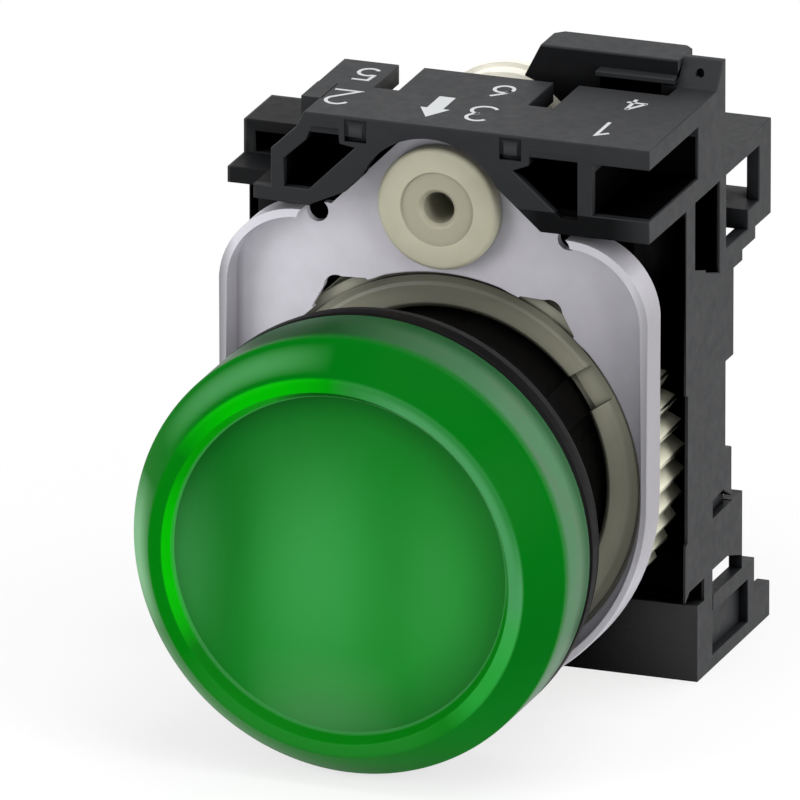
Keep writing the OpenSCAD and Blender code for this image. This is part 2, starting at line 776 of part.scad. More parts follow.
// Floor, ribs between the bays and the bar that the lamp module hooks under
module bays() {
    hook_w = 5;
    bar_l = 3.6;
    low_rear = low_z + 2.45;
    bay_mid = (rib_x + bay_x) / 2;
    difference() {
        block([-side_x, side_x], [lower_front, holder_y], [low_z, floor_z]);
        for (x = [-bay_mid, bay_mid])
            block([x - hook_w / 2, x + hook_w / 2], [holder_y - 6.5, holder_y - 3],
                [low_z - 1, floor_z + 1]);
    }
    for (side = [-1, 1])
        difference() {
            block(side > 0 ? [bay_half, rib_x] : [-rib_x, -bay_half],
                [base_back - eps, holder_y], [floor_z - eps, bar_z + bar_t]);
            along_x(-side_x, side_x) polygon([[holder_y - 7, -8], [holder_y - 2, -8],
                [holder_y - 2, 7.5], [holder_y - 7, 7.5]]);
            along_x(-side_x, side_x) polygon([[holder_y - 2, low_rear + 3],
                [holder_y + 1, low_rear + 3], [holder_y + 1, 20], [holder_y - 2, 9.5]]);
        }
    block([-rib_x, rib_x], [base_back - eps, base_back + bar_l], [bar_z, bar_z + bar_t]);
}

// Moulded holder with three bays for modules
module holder_frame() {
    color([0.14, 0.14, 0.15]) {
        bridge();
        plate_seat();
        base_wall();
        right_side();
        left_side();
        bays();
    }
}

// Housing of the lamp module, open at the back, with a nose that carries the lamp
module module_housing() {
    step_y = holder_y + 0.4;
    hook_y = base_back + 3.6 + rest_gap;
    w = module_wall;
    inner_back = module_back - cover_t;
    seat_t = 1.2;
    seat_x = 2.4;
    hook_h = 0.9;
    grip_pitch = 1.2;
    grip_deep = 0.3;
    grip_half = 4.5;
    wire_y = terminal_y + bar_thick + 0.2;
    color([0.16, 0.16, 0.17]) difference() {
        union() {
            along_x(-module_half, module_half) polygon([[module_y, module_low],
                [inner_back, module_low], [inner_back, module_top - 1.2],
                [inner_back - 1.2, module_top], [module_y + 0.8, module_top],
                [module_y, module_top - 0.8]]);
            along_x(-module_half + 1.5, module_half - 1.5) polygon([[hook_y, module_top - eps],
                [hook_y + 3.4, module_top - eps], [hook_y + 0.8, module_top + hook_h],
                [hook_y, module_top + hook_h]]);
            bar_y(nose_r, module_y - nose_len, module_y + eps);
        }
        block([-module_half + w, module_half - w], [module_y + w, terminal_y - seat_t],
            [module_low + w, module_top - w]);
        for (z = [[module_low + w, -0.5], [0.5, module_top - w]]) {
            block([-seat_x, seat_x], [terminal_y - seat_t - eps, terminal_y + eps], z);
            block([-module_half + w, module_half - w], [terminal_y, inner_back + eps], z);
        }
        bar_y(lamp_d / 2 + rest_gap, module_y - nose_len - 1, module_y + w + 1);
        for (z = [[module_low - 1, module_low + w + 1], [module_top - w - 1, module_top + 1]])
            block([-wire_hole / 2, wire_hole / 2], [wire_y, wire_y + wire_hole], z);
        // Finger grooves on both sides, behind the holder
        for (side = [0, 1], i = [0:4])
            mirror([side, 0, 0]) translate([module_half - grip_deep, step_y + i * grip_pitch, -grip_half])
                cube([1, grip_pitch / 2, 2 * grip_half]);
    }
}

// Rear cover with two wells for the screwdriver
module module_cover() {
    color([0.16, 0.16, 0.17]) difference() {
        union() {
            along_x(-module_half, module_half) polygon([[module_back - cover_t, module_low],
                [module_back, module_low + 0.5], [module_back, module_top - 2.4],
                [module_back - cover_t, module_top - 1.2]]);
            block([-module_half + module_wall + rest_gap, module_half - module_wall - rest_gap],
                [module_back - cover_t - 0.8, module_back - cover_t + eps],
                [terminal_low + 3.3, -0.7]);
        }
        for (z = [terminal_low, terminal_high])
            bar_y(head_r_small + 0.35, module_back - 3, module_back + 1, 0, z);
    }
}

// Circuit board, on edge along the module
module led_board() {
    board_back = terminal_y - 1.4;
    color([0.1, 0.35, 0.18]) difference() {
        block([board_x - board_t, board_x], [lamp_back + 0.2, board_back],
            [module_low + module_wall + 0.2, module_top - module_wall - 0.2]);
        for (z = [-6, 6])
            bar_y(0.6, board_back - 2, board_back + 1, board_x - board_t / 2, z);
    }
}

// Lamp with its round body and dome
module led_lamp() {
    tip = module_y - nose_len - 3;
    lamp_r = lamp_d / 2;
    lead_r = 0.25;
    dome = [for (i = [0:8]) let (a = i * 90 / 8) [lamp_r * sin(a), tip + lamp_r * (1 - cos(a))]];
    color([0.85, 0.95, 0.87]) {
        turned() polygon(concat(dome, [[lamp_r, lamp_back], [0, lamp_back]]));
        for (z = [-1.27, 1.27])
            bar_y(lead_r, lamp_back - 1, lamp_back + 3, board_x + lead_r + 0.05, z);
    }
}

// Rectifier on the board
module rectifier() {
    front = module_y + 6;
    size = [2.6, 5, 6];
    color([0.1, 0.1, 0.1]) translate([board_x, front, -size[2] / 2]) cube(size);
}

// Resistor with its end caps, flat on the board
module resistor(z) {
    r = 1.1;
    front = module_y + 3.6;
    back = front + 6.8;
    color([0.75, 0.62, 0.42]) difference() {
        bar_y(r, front, back, board_x + r - 0.1, z);
        block([board_x - 1, board_x], [front - 1, back + 1], [z - 2 * r, z + 2 * r]);
    }
}

module resistor_1() resistor(-7.6);
module resistor_2() resistor(6.8);

// Bar that the wire is clamped to, with a tongue to the board
module contact_bar(z, inward) {
    half_h = 3;
    tongue_z = z + inward * (half_h - 0.6);
    tongue_t = 0.7;
    tongue_l = 4.5;
    color([0.8, 0.6, 0.3]) difference() {
        union() {
            block([-bar_w / 2, bar_w / 2], [terminal_y, terminal_y + bar_thick],
                [z - half_h, z + half_h]);
            block([board_x, board_x + tongue_t], [terminal_y - tongue_l, terminal_y + eps],
                [tongue_z - 0.6, tongue_z + 0.6]);
        }
        bar_y(terminal_d / 2 + run_fit, terminal_y - 1, terminal_y + 2, 0, z);
    }
}

module contact_bar_1() contact_bar(terminal_high, -1);
module contact_bar_2() contact_bar(terminal_low, 1);

// Saddle that the screw presses on the wire
module wire_clamp(z) {
    half_h = 2.9;
    groove_x = 2.3;
    groove_w = 0.8;
    groove_deep = 0.25;
    color([0.72, 0.73, 0.74]) difference() {
        block([-bar_w / 2, bar_w / 2], [saddle_y, saddle_y + saddle_t], [z - half_h, z + half_h]);
        bar_y(terminal_d / 2 + run_fit, saddle_y - 1, saddle_y + 2, 0, z);
        for (x = [-groove_x, groove_x])
            block([x - groove_w / 2, x + groove_w / 2], [saddle_y - eps, saddle_y + groove_deep],
                [z - half_h - 1, z + half_h + 1]);
    }
}

module wire_clamp_1() wire_clamp(terminal_high);
module wire_clamp_2() wire_clamp(terminal_low);

// Captive terminal screw with a cross slot
module terminal_screw(z) {
    shank_r = terminal_d / 2;
    tip_y = terminal_y - 2.4;
    head_y = saddle_y + saddle_t + 0.03;
    head_back = head_y + head_depth;
    slot_w = 0.7;
    slot_deep = 1.2;
    color([0.75, 0.75, 0.77]) difference() {
        translate([0, 0, z]) turned() polygon([[0, tip_y], [shank_r - 0.4, tip_y],
            [shank_r, tip_y + 0.4], [shank_r, head_y], [head_r_small, head_y],
            [head_r_small, head_back - 0.3], [head_r_small - 0.3, head_back], [0, head_back]]);
        for (turn = [0, 90])
            translate([0, 0, z]) rotate([0, turn, 0])
                block([-slot_w / 2, slot_w / 2], [head_back - slot_deep, head_back + eps],
                    [-head_r_small + 0.6, head_r_small - 0.6]);
    }
}

module terminal_screw_1() terminal_screw(terminal_high);
module terminal_screw_2() terminal_screw(terminal_low);

lens();
diffuser();
lens_seal();
bezel_body();
front_gasket();
mounting_plate();
locking_ring();
pressure_foot();
clamp_screw();
holder_frame();
module_housing();
module_cover();
led_board();
led_lamp();
rectifier();
resistor_1();
resistor_2();
contact_bar_1();
contact_bar_2();
wire_clamp_1();
wire_clamp_2();
terminal_screw_1();
terminal_screw_2();
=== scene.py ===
import math

import bmesh
import bpy
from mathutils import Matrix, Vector


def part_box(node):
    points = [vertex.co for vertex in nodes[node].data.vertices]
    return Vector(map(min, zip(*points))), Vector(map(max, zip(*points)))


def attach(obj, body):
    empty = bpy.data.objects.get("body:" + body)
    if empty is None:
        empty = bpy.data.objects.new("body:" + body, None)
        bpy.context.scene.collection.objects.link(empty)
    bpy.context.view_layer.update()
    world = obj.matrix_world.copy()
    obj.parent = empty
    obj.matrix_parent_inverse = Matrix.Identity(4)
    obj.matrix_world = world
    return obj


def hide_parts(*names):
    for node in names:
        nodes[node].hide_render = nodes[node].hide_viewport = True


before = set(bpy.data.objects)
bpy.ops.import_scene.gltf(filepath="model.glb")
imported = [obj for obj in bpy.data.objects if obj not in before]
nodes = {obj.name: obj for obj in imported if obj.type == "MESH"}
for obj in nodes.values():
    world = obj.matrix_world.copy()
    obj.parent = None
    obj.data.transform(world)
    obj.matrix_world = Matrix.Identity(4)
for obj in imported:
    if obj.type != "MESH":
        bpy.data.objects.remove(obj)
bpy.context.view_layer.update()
MM = 0.001


def corners_of(node):
    """Lowest and highest corner of a CAD node, in millimetres."""
    return [[round(v / MM, 4) for v in corner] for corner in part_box(node)]


# Sizes in millimetres. The head looks along -Y, and the panel's front is at Y = 0.

# Lens: its box, the radii of its rim and face, and how far the face and the cone lie behind its front
(_, FRONT, _), (HEAD_R, LENS_BACK, _) = corners_of("lens")
RIM_R, FACE_R = 12.7, 11.3
FACE_Y, CONE_BACK = FRONT + 1.0, FRONT + 2.7
SLOPE_W = 0.57
LENS_WALL, FACE_HOLLOW = 1.4, 0.25

# Plate and ring: the ring's key notch is counted from +Z towards +X
(_, PLATE_Y, _), (PLATE_X, _, _) = corners_of("mounting_plate")
RING_FRONT = corners_of("locking_ring")[0][1]
NOTCH_AT = math.radians(56)
NOTCH_HALF, NOTCH_NEAR, NOTCH_FAR = 1.28, 11.55, 13.1

# Pressure foot: a disc with a dish and a bore, and a sleeve behind it, on the screw's axis
(_, FOOT_Y, foot_low), (FOOT_R, FOOT_END, foot_high) = corners_of("pressure_foot")
SCREW_Z = (foot_low + foot_high) / 2
FOOT_T, BORE_R, SLEEVE_R, DISH_R, DISH = 1.05, 1.05, 1.95, 2.5, 0.15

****

*Given problem*
Starting at the line that contains "a cross slot", set down every line up to and including the line that contains "before = set(bpy.data.objects)", exactly as given, and no other line.

*Response to this exercise*
// Captive terminal screw with a cross slot
module terminal_screw(z) {
    shank_r = terminal_d / 2;
    tip_y = terminal_y - 2.4;
    head_y = saddle_y + saddle_t + 0.03;
    head_back = head_y + head_depth;
    slot_w = 0.7;
    slot_deep = 1.2;
    color([0.75, 0.75, 0.77]) difference() {
        translate([0, 0, z]) turned() polygon([[0, tip_y], [shank_r - 0.4, tip_y],
            [shank_r, tip_y + 0.4], [shank_r, head_y], [head_r_small, head_y],
            [head_r_small, head_back - 0.3], [head_r_small - 0.3, head_back], [0, head_back]]);
        for (turn = [0, 90])
            translate([0, 0, z]) rotate([0, turn, 0])
                block([-slot_w / 2, slot_w / 2], [head_back - slot_deep, head_back + eps],
                    [-head_r_small + 0.6, head_r_small - 0.6]);
    }
}

module terminal_screw_1() terminal_screw(terminal_high);
module terminal_screw_2() terminal_screw(terminal_low);

lens();
diffuser();
lens_seal();
bezel_body();
front_gasket();
mounting_plate();
locking_ring();
pressure_foot();
clamp_screw();
holder_frame();
module_housing();
module_cover();
led_board();
led_lamp();
rectifier();
resistor_1();
resistor_2();
contact_bar_1();
contact_bar_2();
wire_clamp_1();
wire_clamp_2();
terminal_screw_1();
terminal_screw_2();
=== scene.py ===
import math

import bmesh
import bpy
from mathutils import Matrix, Vector


def part_box(node):
    points = [vertex.co for vertex in nodes[node].data.vertices]
    return Vector(map(min, zip(*points))), Vector(map(max, zip(*points)))


def attach(obj, body):
    empty = bpy.data.objects.get("body:" + body)
    if empty is None:
        empty = bpy.data.objects.new("body:" + body, None)
        bpy.context.scene.collection.objects.link(empty)
    bpy.context.view_layer.update()
    world = obj.matrix_world.copy()
    obj.parent = empty
    obj.matrix_parent_inverse = Matrix.Identity(4)
    obj.matrix_world = world
    return obj


def hide_parts(*names):
    for node in names:
        nodes[node].hide_render = nodes[node].hide_viewport = True


before = set(bpy.data.objects)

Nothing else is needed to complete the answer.